Scarcely a month goes by without a travel feature on the country. One recent programme, about the nightlife in Bali, even featured the Sari club. But, before the bombing, there had been no recent documentary which could have given viewers any understanding of what was happening in the country. On Sunday night, the BBC broadcast a fine Panorama programme, seeking to discover who might have planted the bomb, and why the ample warnings the intelligence services received did not prevent the attack. But one of the features of investigative journalism is surely that it seeks to be wise before the event. There was, as Neles Tebay pointed out, plenty of opportunity for prior wisdom.

One of the great ironies of globalisation is that the closer we are brought together, the less we come to know about each other. As our lives become entwined with those of people living in the most distant places on earth, our broadcast media - through which most people in rich countries receive most of their information - are treating the rest of the world as if it is no more than a playground for people like ourselves. Our understanding diminishes correspondingly, until all we know of foreigners is that, for no reason that we can discern, they suddenly attack us. This is a tragedy not only for the people killed and injured in the Sari club; but also for the increasingly misunderstood, and therefore increasingly feared and hated, people of the poor world.

Last year, according to the media pressure group 3WE, the coverage of "hard" issues in the poor world on British television fell to the lowest level it had recorded in 12 years of monitoring. While the broadcast hours of international factual programmes rose slightly, nearly all of them were devoted to travel, "reality" shows, docusoaps, sex, clubbing, surfing and similar mind-numbing cack about Britons making idiots of themselves in exotic places. In the entire year, only four programmes about the politics of the poor world were broadcast on the five main channels, three of them on BBC2. "The international documentary," the report concludes "is virtually dead." Even after September 11 there was no discernible improvement.

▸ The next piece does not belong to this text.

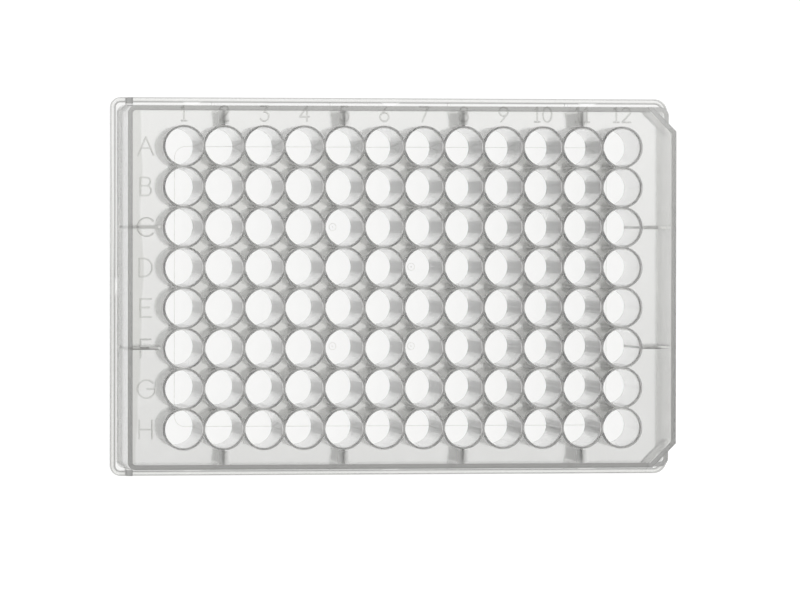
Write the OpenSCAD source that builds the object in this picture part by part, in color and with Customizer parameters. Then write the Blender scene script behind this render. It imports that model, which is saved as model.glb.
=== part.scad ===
// 96-well round-well storage plate, moulded in one piece.
// It stands on its flange with the wells open upwards.
// Origin: middle of the footprint, on the surface that it stands on.
// +X runs along the columns 1 to 12, +Y runs towards row A.

/* [Overall] */
// Distance between the centres of neighbouring wells
pitch = 9; // [7.5:0.1:11]
// Distance from the centres of columns 1 and 12 to the ends of the footprint
end_margin = 14.38; // [12:0.02:18]
// Distance from the centres of rows A and H to the sides of the footprint
side_margin = 11.24; // [9.3:0.02:14]
// Height from the foot of the flange to the well rims
plate_height = 23; // [16:0.1:45]

/* [Flange] */
// Height of the flange from the foot to the top of its ledge
flange_height = 2.5; // [2:0.1:5]
// Thickness of the upright lip of the flange
lip_wall = 1; // [0.8:0.05:1.25]
// Thickness of the ledge that joins the lip to the skirt
ledge_wall = 1.1; // [0.8:0.05:1.5]
// Outside corner radius of the flange at column 1
flange_corner_r = 2.3; // [2:0.1:3.5]
// Outside corner radius of the flange at column 12, under the key chamfers
flange_key_corner_r = 3; // [2:0.1:4.5]
// Length of each stacking pad inside the lip
pad_length = 4.6; // [3:0.1:8]
// How far each stacking pad stands in from the lip
pad_depth = 0.6; // [0.3:0.05:0.9]
// Distance from the plate's middle to the outer pads of the long sides
pad_offset = 45.4; // [30:0.1:50]
// Size of the small chamfer round the flange's outside edges
edge_ease = 0.2; // [0.05:0.05:0.3]

/* [Skirt] */
// How far the top edge of a short side stands in from the footprint
short_side_inset = 1.9; // [1.6:0.05:3]
// How far the top edge of a long side stands in from the footprint
long_side_inset = 2.2; // [1.8:0.05:3]
// How far a short side leans out from its top to its ledge
short_side_lean = 0.5; // [0.3:0.05:0.75]
// How far a long side leans out from its top to its ledge
long_side_lean = 0.45; // [0.3:0.05:0.75]
// Thickness of the skirt at its top edge
skirt_wall_top = 1.1; // [0.8:0.05:1.5]
// Thickness of a short side at its foot
short_wall_foot = 1.15; // [0.8:0.05:1.7]
// Thickness of a long side at its foot
long_wall_foot = 1.1; // [0.8:0.05:1.7]
// Outside corner radius of the skirt
skirt_corner_r = 1.8; // [1.6:0.1:3]
// Outside corner radius of the skirt under the key chamfers
skirt_key_corner_r = 2; // [1.6:0.1:4]
// Length of the key chamfer along each side at corners A12 and H12
key_chamfer = 5.4; // [3:0.1:7]
// How far down from the top the key chamfers reach
key_depth = 10.5; // [5:0.1:12]
// Thickness of the shelf under each key chamfer
key_shelf = 1; // [0.8:0.1:2]

/* [Deck] */
// Thickness of the deck between the wells
deck_wall = 1.1; // [0.8:0.05:2]
// How far the well rims stand above the deck
rim_rise = 0.3; // [0.15:0.05:0.6]

/* [Wells] */
// Width of the plastic left between two neighbouring mouths
mouth_gap = 0.66; // [0.4:0.02:1.2]
// How much smaller a well's radius is at its floor than at its mouth
well_draft = 0.12; // [0.05:0.01:0.4]
// Thickness of a well's wall at its mouth
well_wall_top = 0.55; // [0.45:0.01:0.7]
// Thickness of a well's wall at its floor
well_wall_foot = 0.45; // [0.3:0.01:0.6]
// Thickness of a well's flat floor
floor_wall = 0.8; // [0.6:0.05:1.5]
// Height of the underside of the wells above the foot
well_lift = 3.3; // [0.4:0.1:5]

/* [Webs] */
// Width of the webs that join neighbouring wells under the deck
web_width = 3; // [2:0.1:4]
// Height of the lower edge of the webs above the foot
web_lift = 3.8; // [1:0.1:5.5]

/* [Ribs] */
// Thickness of the ribs between the wells and the skirt
rib_wall = 0.65; // [0.5:0.05:1]
// Height of a rib's lower edge above the foot, at the wells
rib_lift_well = 3; // [1.5:0.1:4]
// Height of a rib's lower edge above the foot, at the skirt
rib_lift_skirt = 0.5; // [0.3:0.1:1.3]

/* [Lugs] */
// Width of the lug on the outside of each long side near column 1
lug_width = 1.3; // [1:0.1:3]
// Height of each lug above the foot
lug_height = 7.5; // [4:0.5:12]
// Distance from the end of the footprint to the middle of each lug
lug_inset = 3.9; // [3.5:0.1:8]

/* [Hidden] */
$fn = 48;
rows = 8;
columns = 12;
skin = 0.01;                    // thickness of the slices that the leaning walls span
bite = 0.2;                     // how far joined shapes run into each other
half_length = (columns - 1) / 2 * pitch + end_margin;
half_width = (rows - 1) / 2 * pitch + side_margin;
mouth_r = (pitch - mouth_gap) / 2;
floor_r = mouth_r - well_draft;
deck_top = plate_height - rim_rise;
deck_foot = deck_top - deck_wall;
ledge_foot = flange_height - ledge_wall;
key_top = plate_height - key_depth;
top_x = half_length - short_side_inset;
top_y = half_width - long_side_inset;
foot_outer_r = floor_r + well_wall_foot;
mouth_outer_r = mouth_r + well_wall_top;
floor_top = well_lift + floor_wall;
lip_inner_x = half_length - lip_wall;
lip_inner_y = half_width - lip_wall;
lip_inner_r = flange_corner_r - lip_wall;
lip_inner_key_r = flange_key_corner_r - lip_wall;
hollow_corner_r = skirt_corner_r - skirt_wall_top;
hollow_key_corner_r = skirt_key_corner_r - skirt_wall_top;
lug_outer_y = half_width - edge_ease;
lug_inner_y = top_y - bite;
pad_r = (pad_length * pad_length / 4 + pad_depth * pad_depth) / (2 * pad_depth);
rib_columns = [1, 4, 7, 10];    // columns 2, 5, 8 and 11
rib_rows = [2, 5];              // rows C and F

// Share of the way down the skirt, from 0 at its top edge to 1 at the ledge
function down(z) = (deck_top - z) / (deck_top - flange_height);
// Half length and half width of the skirt's outside at height z
function outer_x(z) = top_x + down(z) * short_side_lean;
function outer_y(z) = top_y + down(z) * long_side_lean;
// Thickness of the short and of the long sides at height z
function short_wall(z) = skirt_wall_top + down(z) * (short_wall_foot - skirt_wall_top);
function long_wall(z) = skirt_wall_top + down(z) * (long_wall_foot - skirt_wall_top);
// Half length and half width of the skirt's inside at height z
function inner_x(z) = outer_x(z) - short_wall(z);
function inner_y(z) = outer_y(z) - long_wall(z);
// Centre of the well in column c and row r, counted from 0 at A1
function well_x(c) = (c - (columns - 1) / 2) * pitch;
function well_y(r) = ((rows - 1) / 2 - r) * pitch;

// Rectangle of half sizes x and y, with corners of radius r at column 1 and key_r at column 12
module rounded(x, y, r, key_r) {
    polygon([
        [-x, r - y], [r - x, -y], [x - key_r, -y], [x, key_r - y],
        [x, y - key_r], [x - key_r, y], [r - x, y], [-x, y - r]
    ]);
    for (s = [-1, 1]) {
        translate([r - x, s * (y - r)]) circle(r);
        translate([x - key_r, s * (y - key_r)]) circle(key_r);
    }
}

// Slice of the skirt's outside at height z
module outside_slice(z) {
    translate([0, 0, z])
        linear_extrude(skin)
            rounded(outer_x(z), outer_y(z), skirt_corner_r, skirt_key_corner_r);
}

// Slice of the skirt's hollow at height z
module inside_slice(z) {
    translate([0, 0, z])
        linear_extrude(skin)
            rounded(inner_x(z), inner_y(z), hollow_corner_r, hollow_key_corner_r);
}

// Upright blocks that take the corners A12 and H12 off from height z up, leaving t of wall inside
module key_corners(z, t) {
    cut = key_chamfer * sqrt(2) + 2 * t;
    for (s = [-1, 1])
        translate([top_x, s * top_y, z + plate_height / 2]) rotate(45)
            cube([cut, cut, plate_height], center = true);
}

// Outside of the leaning skirt, with the key chamfers
module skirt_outside() {
    difference() {
        hull() {
            outside_slice(ledge_foot);
            outside_slice(deck_top - skin);
        }
        key_corners(key_top, 0);
    }
}

// Hollow inside the skirt, under the deck, the key chamfers and their shelves
module skirt_inside() {
    difference() {
        hull() {
            inside_slice(ledge_foot - bite);
            inside_slice(deck_foot - skin);
        }
        key_corners(key_top - key_shelf, skirt_wall_top);
    }
}

// Slice of the flange's outside at height z, drawn in by ease
module flange_slice(z, ease) {
    translate([0, 0, z])
        linear_extrude(skin)
            rounded(half_length - ease, half_width - ease, flange_corner_r, flange_key_corner_r);
}

// Outside of the flange round the foot
module flange_outside() {
    hull() {
        flange_slice(0, edge_ease);
        flange_slice(edge_ease, 0);
        flange_slice(flange_height - edge_ease - skin, 0);
        flange_slice(flange_height - skin, edge_ease);
    }
}

// Hollow inside the lip and under the ledge, round the stacking pads
module lip_inside() {
    translate([0, 0, -bite])
        linear_extrude(ledge_foot + bite)
            difference() {
                rounded(lip_inner_x, lip_inner_y, lip_inner_r, lip_inner_key_r);
                stacking_pads();
            }
}

// Outlines of the shallow curved pads inside the lip
module stacking_pads() {
    for (x = [-pad_offset, 0, pad_offset], s = [-1, 1])
        translate([x, s * (lip_inner_y - pad_depth + pad_r)]) circle(pad_r);
    for (s = [-1, 1])
        translate([s * (lip_inner_x - pad_depth + pad_r), 0]) circle(pad_r);
}

// Small upright lugs on the ledge of both long sides, near column 1
module lugs() {
    lug_x = lug_inset - half_length;
    lug_y = (lug_outer_y + lug_inner_y) / 2;
    lug_z = (ledge_foot + lug_height) / 2;
    for (s = [-1, 1])
        translate([lug_x, s * lug_y, lug_z])
            cube([lug_width, lug_outer_y - lug_inner_y, lug_height - ledge_foot], center = true);
}

// Skirt, deck, flange and lugs as one hollow shell
module shell() {
    difference() {
        union() {
            skirt_outside();
            flange_outside();
            lugs();
        }
        skirt_inside();
        lip_inside();
    }
}

// One upright rib along +X, from a well's wall at near to the skirt's inside and on to the lip
module rib(near, top_far, foot_far, lip_far) {
    rotate([90, 0, 0])
        linear_extrude(rib_wall, center = true)
            polygon([
                [near, deck_foot + bite],
                [near, rib_lift_well],
                [(near + foot_far) / 2, rib_lift_well],
                [foot_far, rib_lift_skirt],
                [lip_far + bite, rib_lift_skirt],
                [lip_far + bite, ledge_foot + bite],
                [foot_far + bite, ledge_foot + bite],
                [top_far + bite, deck_foot + bite]
            ]);
}

// Ribs from the outer wells to all four sides
module ribs() {
    for (c = rib_columns, s = [-1, 1])
        translate([well_x(c), 0, 0])
            rotate(s * 90)
                rib(well_y(0) + floor_r, inner_y(deck_foot), inner_y(ledge_foot), lip_inner_y);
    for (r = rib_rows, turn = [0, 180])
        translate([0, well_y(r), 0])
            rotate(turn)
                rib(well_x(columns - 1) + floor_r, inner_x(deck_foot), inner_x(ledge_foot), lip_inner_x);
}

// Bars along the rows and columns, which become the webs once the wells are hollowed
module webs() {
    web_height = deck_foot + bite - web_lift;
    translate([0, 0, web_lift + web_height / 2]) {
        for (r = [0:rows - 1])
            translate([0, well_y(r), 0])
                cube([(columns - 1) * pitch, web_width, web_height], center = true);
        for (c = [0:columns - 1])
            translate([well_x(c), 0, 0])
                cube([web_width, (rows - 1) * pitch, web_height], center = true);
    }
}

// Whatever it is given, at the centre of every well
module at_wells() {
    for (r = [0:rows - 1], c = [0:columns - 1])
        translate([well_x(c), well_y(r), 0]) children();
}

// Outside of one well, from its underside to its rim
module well_outside() {
    translate([0, 0, well_lift])
        cylinder(h = plate_height - well_lift, r1 = foot_outer_r, r2 = mouth_outer_r);
}

// Hollow of one well, from its floor to its mouth
module well_hollow() {
    translate([0, 0, floor_top])
        cylinder(h = plate_height - floor_top, r1 = floor_r, r2 = mouth_r);
}

// The whole moulding
module well_plate() {
    color([0.86, 0.86, 0.84, 0.8])
        difference() {
            union() {
                shell();
                ribs();
                webs();
                at_wells() well_outside();
            }
            at_wells() well_hollow();
        }
}

well_plate();
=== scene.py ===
"""A 96-well plate of natural polypropylene, lying on a bright studio floor and seen from above."""

import math

import bmesh
import bpy
import numpy as np
from bpy.props import FloatProperty, FloatVectorProperty, PointerProperty, StringProperty
from bpy.types import Operator, Panel, PropertyGroup
from mathutils import Euler, Matrix, Vector


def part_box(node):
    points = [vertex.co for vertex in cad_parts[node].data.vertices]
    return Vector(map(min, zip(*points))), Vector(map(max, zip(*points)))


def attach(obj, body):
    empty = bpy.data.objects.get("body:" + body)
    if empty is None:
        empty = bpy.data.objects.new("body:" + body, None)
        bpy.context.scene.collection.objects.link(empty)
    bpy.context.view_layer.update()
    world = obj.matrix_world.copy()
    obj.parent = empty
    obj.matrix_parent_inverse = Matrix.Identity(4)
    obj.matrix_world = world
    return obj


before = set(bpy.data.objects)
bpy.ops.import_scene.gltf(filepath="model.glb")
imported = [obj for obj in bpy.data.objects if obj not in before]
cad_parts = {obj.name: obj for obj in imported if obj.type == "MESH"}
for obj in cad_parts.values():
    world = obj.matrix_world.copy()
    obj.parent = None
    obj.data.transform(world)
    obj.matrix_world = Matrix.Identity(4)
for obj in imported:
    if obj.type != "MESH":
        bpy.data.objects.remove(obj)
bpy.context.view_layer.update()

bl_info = {
    "name": "Well Plate",
    "version": (1, 0, 0),
    "blender": (4, 5, 0),
    "location": "3D View > Sidebar > Well Plate",
    "description": "Finishes a moulded 96-well plate, marks its rows and columns, and lights it",
    "category": "Object",
}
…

Much of what we do see of the rest of the world on television could fairly be described as counter-informative. Such local people as the travel programmes permit us to watch appear to have been put upon the earth only to entertain us. Many wildlife documentaries treat the regions they cover as if they are uninhabited. At the beginning of last year, BBC2 broadcast a three-part series on the Congo, which won the Royal Television Society's science and natural history prize. The existence of human beings was briefly acknowledged, but the series informed us that while the Congo was "once the heart of darkness", it is now a place of "light": an odd description of a region devastated by a civil war in which some three million people have died. The war and its associated atrocities were not mentioned.

Television executives claim that programmes about the politics of distant parts of the world attract small audiences. This is true, if one compares them to such indispensable insights into the human condition as I'm a Celebrity, Get Me out of Here. But while several million viewers might sit uncomplainingly in front of this pap, or at least leave the television on while they do something more interesting, the smaller numbers who watch serious foreign documentaries will engage with them passionately. John Pilger's film about East Timor attracted three million viewers, of whom an extraordinary half a million called the switchboard afterwards, to register their shock and anger at what they had seen. It would be fair to say that the programme helped to change the course of history.

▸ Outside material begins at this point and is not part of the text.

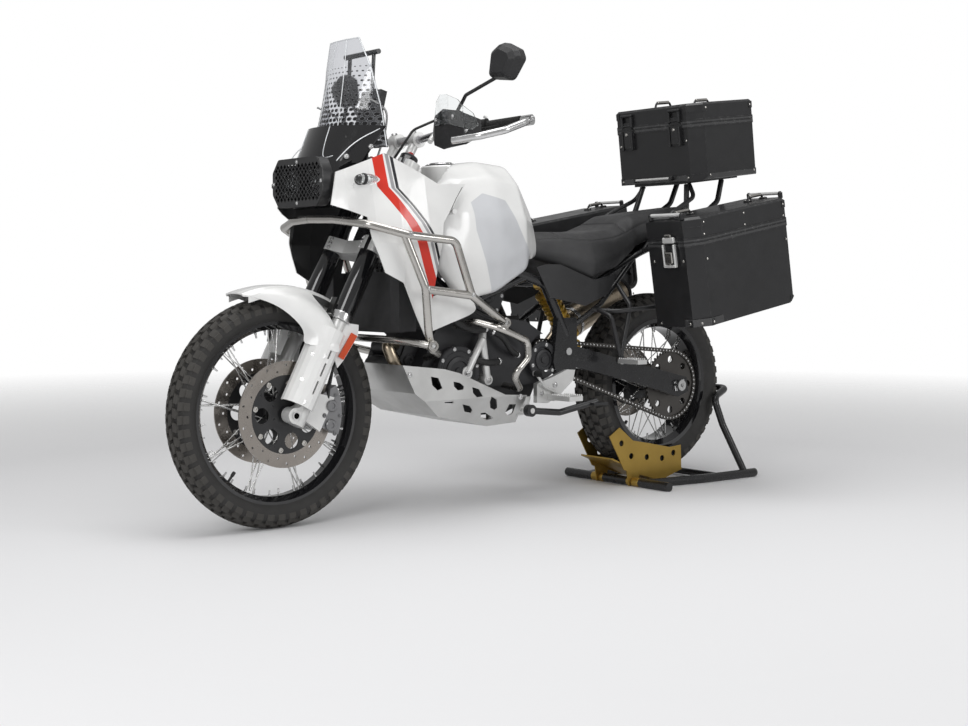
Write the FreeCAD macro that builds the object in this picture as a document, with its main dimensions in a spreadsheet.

But films like this are relatively expensive, and unpopular with the advertisers. They can also cause trouble for the people who run the networks. When Pilger's latest documentary for Carlton TV, about the injustices suffered by the Palestinians, was (predictably enough) attacked by an organised lobby called HonestReporting, the channel's propri etor, Michael Green, panicked and denounced it as a "tragedy for Israel so far as accuracy is concerned". Encouragingly, he was publicly contradicted by Carlton's director of factual programmes. But such bravery is rare among television executives. The physical courage of the freelance camera people and journalists, who risk their lives to film the world's forgotten atrocities, is matched only by the moral cowardice of the managers who then refuse even to talk to them, let alone to run their footage. Not long ago, the investigative film-makers' principal constraints were technical: the camera equipment was cumbersome, the film stock was fragile, transporting it was hazardous. Those constraints have now been overcome, just as the market for their footage has disappeared.

Next month the government will publish its new communications bill. 3WE has been lobbying for a legal requirement that broadcasters make factual programmes about international issues: a proposal which was included in the white paper, but dropped from the draft bill after the broadcasters complained. There's a good chance that the pressure group will win, but the rules will be meaningless unless they are applied enthusiastically by the regulator. The regulator, in turn, will act only if the public kicks up a fuss. So perhaps it is time we became more interactive viewers, and began demanding less "reality TV" and more plain reality. Otherwise we can expect the world to continue to deliver unpleasant surprises, as the needs and the responses of its people become ever more opaque to us.